- Native name: سيمون فضول
- Church: Maronite Church
- Diocese: Maronite Catholic Eparchy of the Annunciation
- Appointed: 28 February 2018
- Predecessor: himself, as Apostolic Exarch
- Previous posts: Apostolic Exarch of Western and Central Africa (2014-2018)

Orders
- Ordination: 9 August 1987
- Consecration: 7 April 2018 by Bechara Boutros al-Raï

Personal details
- Born: 7 January 1958 (age 68) Dik El Mehdi, Mount Lebanon Governorate, Lebanon

= Simon Faddoul =

Bishop of the Maronite Catholic Eparchy of the Annunciation

Simon Faddoul (in Arabic: سيمون فضول; born 7 January 1958 in Dik El Mehdi, Lebanon) is the current Bishop of the Maronite Catholic Eparchy of the Annunciation since 2018.

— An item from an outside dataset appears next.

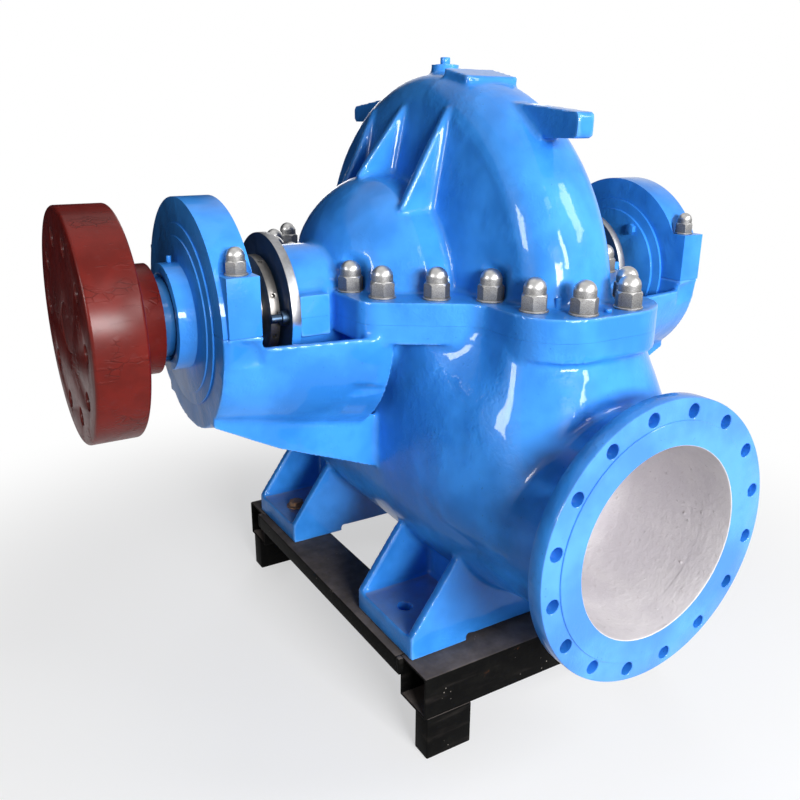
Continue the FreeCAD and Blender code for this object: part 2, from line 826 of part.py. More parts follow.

Simon Faddoul was ordained to the priesthood on 9 August 1987 in the Maronite Catholic Archeparchy of Antelias.

On 13 January 2014 he was appointed by Pope Francis Apostolic Exarch to Western and Central Africa (without conferring upon him the episcopal dignity) and Apostolic Visitor for Southern Africa. In 2018, the exarchy was elevated to an eparchy and Faddoul was ordained a bishop.